Maintenance and troubleshooting

• Flush mains and laterals at least twice per season and after any upstream work.
• Clean or backflush filters weekly to monthly depending on source water quality and system loading.
• Inspect emitters and nozzles monthly during the season for clogging, drift, or physical damage.
• Keep spare emitters and nozzle sizes on hand for quick field swaps.
• If you see one clogged emitter among many, check upstream filters and consider introducing inline flushing points and strainers at branch points.

Practical selection guide: crop- and site-specific recommendations

1. Turf and lawns:
2. Use rotary nozzles or low-angle rotors operating at ~25-40 psi for larger heads; minimize spray nozzles on clay soils. Design head-to-head coverage and match precipitation rates within zones.
3. Vegetables and raised beds:
4. Use 0.5-1.0 GPH PC drippers spaced 6-12 inches, or 12-18 in PC dripline. Soaker hoses for small home plots. Keep run times short and frequent to keep surface evaporation down.
5. Orchards and vineyards:
6. Use PC dripline or PC point emitters (1-4 GPH per tree depending on size) spaced 18-36 inches. Consider multiple emitters per tree for mature root zones.
7. Shrub beds and nursery blocks:
8. Micro-sprays (8-20 GPH) for shallow coverage, or 1-4 GPH drip emitters for deeper delivery. Use mulch to reduce evaporation.
9. Pasture and stock water:
10. Use high-flow bubblers or trough-fill valves sized to animal demand. Include float valves and freeze-protected housings where possible.

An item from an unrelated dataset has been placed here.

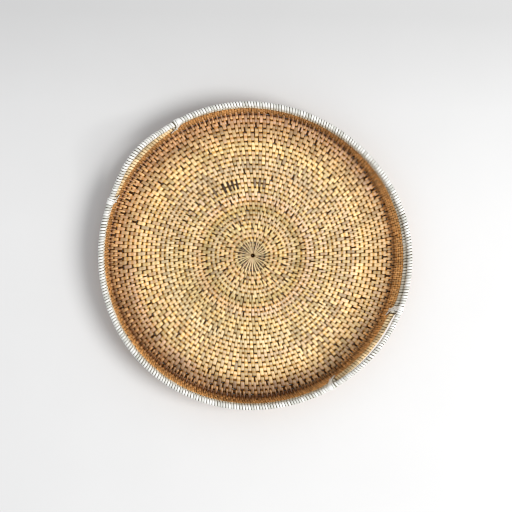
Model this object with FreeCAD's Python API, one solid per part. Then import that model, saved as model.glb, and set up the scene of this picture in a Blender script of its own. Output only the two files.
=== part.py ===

Budget, durability, and vendors

• Prioritize emitters with proven freeze tolerance, UV-stable materials, and easily replaceable components over the absolute cheapest choices.
• A moderate up-front investment in PC emitters, proper filtration, and pressure regulation typically pays back quickly in water savings and reduced maintenance in Montana conditions.

Summary — actionable takeaways

• Use pressure-compensating drip emitters or PC dripline for slopes, long lateral runs, orchards, and mixed plantings.
• Favor rotary nozzles or rotors for turf to lower precipitation rate and cut runoff on clay soils.
• Match emitter flow and precipitation rate to soil infiltration: low rates for clays, slightly higher for sandy soils.
• Install proper filtration sized to your nozzle/emitter (finer for drip, coarser for sprays) and plan regular cleaning.
• Design zones around operating pressure needs and plant water demand; smaller zones reduce pressure mismatches.
• Plan winterization carefully: drain, blow out, or bury components below frost depth to prevent freeze damage.
• Keep spare emitters and a maintenance schedule; proactive flushing and filter care are essential with Montana water sources.

Choosing the right combination of nozzles and emitters is a practical engineering decision: match flow and pressure to the plant, soil, and terrain, protect the system from sediment and freeze damage, and maintain it seasonally. With those factors addressed, Montana growers and landscapers can achieve reliable, efficient irrigation that conserves resource and improves plant health.